- [Brief]: Make an exact copy of the listing below.

- [Dataset content]:

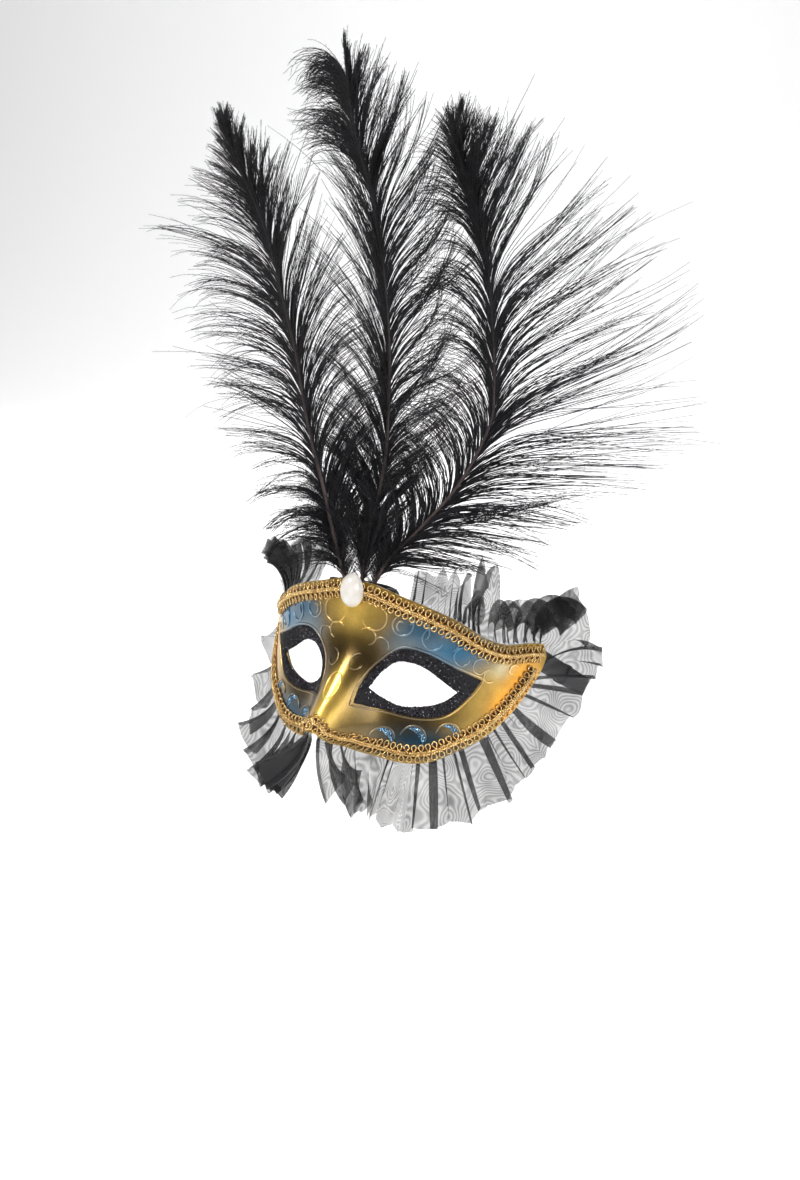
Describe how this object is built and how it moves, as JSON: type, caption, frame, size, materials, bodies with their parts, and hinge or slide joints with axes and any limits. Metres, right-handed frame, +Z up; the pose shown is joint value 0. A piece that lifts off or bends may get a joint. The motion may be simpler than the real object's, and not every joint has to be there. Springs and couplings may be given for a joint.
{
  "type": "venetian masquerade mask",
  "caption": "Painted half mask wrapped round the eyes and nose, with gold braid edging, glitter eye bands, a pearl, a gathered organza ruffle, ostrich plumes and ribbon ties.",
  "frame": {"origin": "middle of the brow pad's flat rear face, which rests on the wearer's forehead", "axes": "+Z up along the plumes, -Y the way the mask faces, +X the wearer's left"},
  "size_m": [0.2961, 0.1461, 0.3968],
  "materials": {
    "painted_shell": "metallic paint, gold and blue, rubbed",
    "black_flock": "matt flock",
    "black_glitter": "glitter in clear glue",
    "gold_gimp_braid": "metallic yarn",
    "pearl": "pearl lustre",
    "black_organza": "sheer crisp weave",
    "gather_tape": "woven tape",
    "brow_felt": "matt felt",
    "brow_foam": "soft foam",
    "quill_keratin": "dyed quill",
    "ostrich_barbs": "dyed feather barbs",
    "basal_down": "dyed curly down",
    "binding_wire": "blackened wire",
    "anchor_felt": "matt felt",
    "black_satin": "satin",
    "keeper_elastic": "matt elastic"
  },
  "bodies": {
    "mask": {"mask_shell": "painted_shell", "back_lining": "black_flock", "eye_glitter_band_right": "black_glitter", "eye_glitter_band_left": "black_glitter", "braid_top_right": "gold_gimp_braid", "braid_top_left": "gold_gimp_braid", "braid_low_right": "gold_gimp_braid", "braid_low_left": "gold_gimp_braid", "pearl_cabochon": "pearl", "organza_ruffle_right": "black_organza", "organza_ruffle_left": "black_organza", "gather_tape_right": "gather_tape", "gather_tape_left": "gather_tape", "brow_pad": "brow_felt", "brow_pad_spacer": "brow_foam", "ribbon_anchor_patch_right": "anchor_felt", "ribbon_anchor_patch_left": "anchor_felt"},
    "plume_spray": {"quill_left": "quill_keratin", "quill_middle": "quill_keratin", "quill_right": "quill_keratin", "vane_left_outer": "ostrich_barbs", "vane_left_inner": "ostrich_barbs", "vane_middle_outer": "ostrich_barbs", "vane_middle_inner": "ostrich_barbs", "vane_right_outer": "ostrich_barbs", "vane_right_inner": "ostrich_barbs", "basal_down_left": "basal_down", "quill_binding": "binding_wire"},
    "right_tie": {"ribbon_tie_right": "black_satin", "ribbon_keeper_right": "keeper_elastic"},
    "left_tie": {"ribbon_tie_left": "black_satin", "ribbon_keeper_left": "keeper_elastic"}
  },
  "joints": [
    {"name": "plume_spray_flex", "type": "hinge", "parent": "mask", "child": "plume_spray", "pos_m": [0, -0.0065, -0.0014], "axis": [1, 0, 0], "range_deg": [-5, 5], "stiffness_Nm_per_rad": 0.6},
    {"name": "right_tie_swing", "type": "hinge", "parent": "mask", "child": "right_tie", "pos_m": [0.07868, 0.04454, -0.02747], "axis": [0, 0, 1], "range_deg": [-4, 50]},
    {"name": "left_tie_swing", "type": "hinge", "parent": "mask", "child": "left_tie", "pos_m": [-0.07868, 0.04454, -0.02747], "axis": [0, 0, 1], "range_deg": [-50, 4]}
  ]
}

- [Exercise result]:
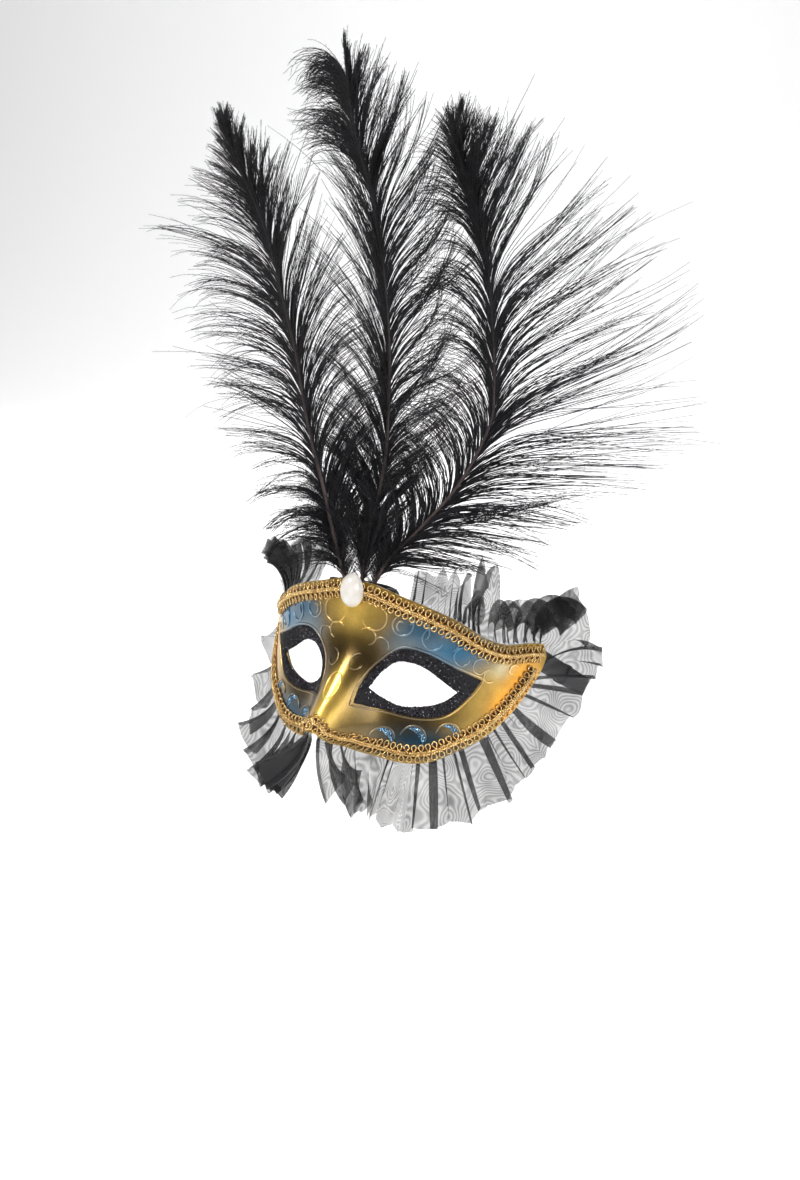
Describe how this object is built and how it moves, as JSON: type, caption, frame, size, materials, bodies with their parts, and hinge or slide joints with axes and any limits. Metres, right-handed frame, +Z up; the pose shown is joint value 0. A piece that lifts off or bends may get a joint. The motion may be simpler than the real object's, and not every joint has to be there. Springs and couplings may be given for a joint.
{
  "type": "venetian masquerade mask",
  "caption": "Painted half mask wrapped round the eyes and nose, with gold braid edging, glitter eye bands, a pearl, a gathered organza ruffle, ostrich plumes and ribbon ties.",
  "frame": {"origin": "middle of the brow pad's flat rear face, which rests on the wearer's forehead", "axes": "+Z up along the plumes, -Y the way the mask faces, +X the wearer's left"},
  "size_m": [0.2961, 0.1461, 0.3968],
  "materials": {
    "painted_shell": "metallic paint, gold and blue, rubbed",
    "black_flock": "matt flock",
    "black_glitter": "glitter in clear glue",
    "gold_gimp_braid": "metallic yarn",
    "pearl": "pearl lustre",
    "black_organza": "sheer crisp weave",
    "gather_tape": "woven tape",
    "brow_felt": "matt felt",
    "brow_foam": "soft foam",
    "quill_keratin": "dyed quill",
    "ostrich_barbs": "dyed feather barbs",
    "basal_down": "dyed curly down",
    "binding_wire": "blackened wire",
    "anchor_felt": "matt felt",
    "black_satin": "satin",
    "keeper_elastic": "matt elastic"
  },
  "bodies": {
    "mask": {"mask_shell": "painted_shell", "back_lining": "black_flock", "eye_glitter_band_right": "black_glitter", "eye_glitter_band_left": "black_glitter", "braid_top_right": "gold_gimp_braid", "braid_top_left": "gold_gimp_braid", "braid_low_right": "gold_gimp_braid", "braid_low_left": "gold_gimp_braid", "pearl_cabochon": "pearl", "organza_ruffle_right": "black_organza", "organza_ruffle_left": "black_organza", "gather_tape_right": "gather_tape", "gather_tape_left": "gather_tape", "brow_pad": "brow_felt", "brow_pad_spacer": "brow_foam", "ribbon_anchor_patch_right": "anchor_felt", "ribbon_anchor_patch_left": "anchor_felt"},
    "plume_spray": {"quill_left": "quill_keratin", "quill_middle": "quill_keratin", "quill_right": "quill_keratin", "vane_left_outer": "ostrich_barbs", "vane_left_inner": "ostrich_barbs", "vane_middle_outer": "ostrich_barbs", "vane_middle_inner": "ostrich_barbs", "vane_right_outer": "ostrich_barbs", "vane_right_inner": "ostrich_barbs", "basal_down_left": "basal_down", "quill_binding": "binding_wire"},
    "right_tie": {"ribbon_tie_right": "black_satin", "ribbon_keeper_right": "keeper_elastic"},
    "left_tie": {"ribbon_tie_left": "black_satin", "ribbon_keeper_left": "keeper_elastic"}
  },
  "joints": [
    {"name": "plume_spray_flex", "type": "hinge", "parent": "mask", "child": "plume_spray", "pos_m": [0, -0.0065, -0.0014], "axis": [1, 0, 0], "range_deg": [-5, 5], "stiffness_Nm_per_rad": 0.6},
    {"name": "right_tie_swing", "type": "hinge", "parent": "mask", "child": "right_tie", "pos_m": [0.07868, 0.04454, -0.02747], "axis": [0, 0, 1], "range_deg": [-4, 50]},
    {"name": "left_tie_swing", "type": "hinge", "parent": "mask", "child": "left_tie", "pos_m": [-0.07868, 0.04454, -0.02747], "axis": [0, 0, 1], "range_deg": [-50, 4]}
  ]
}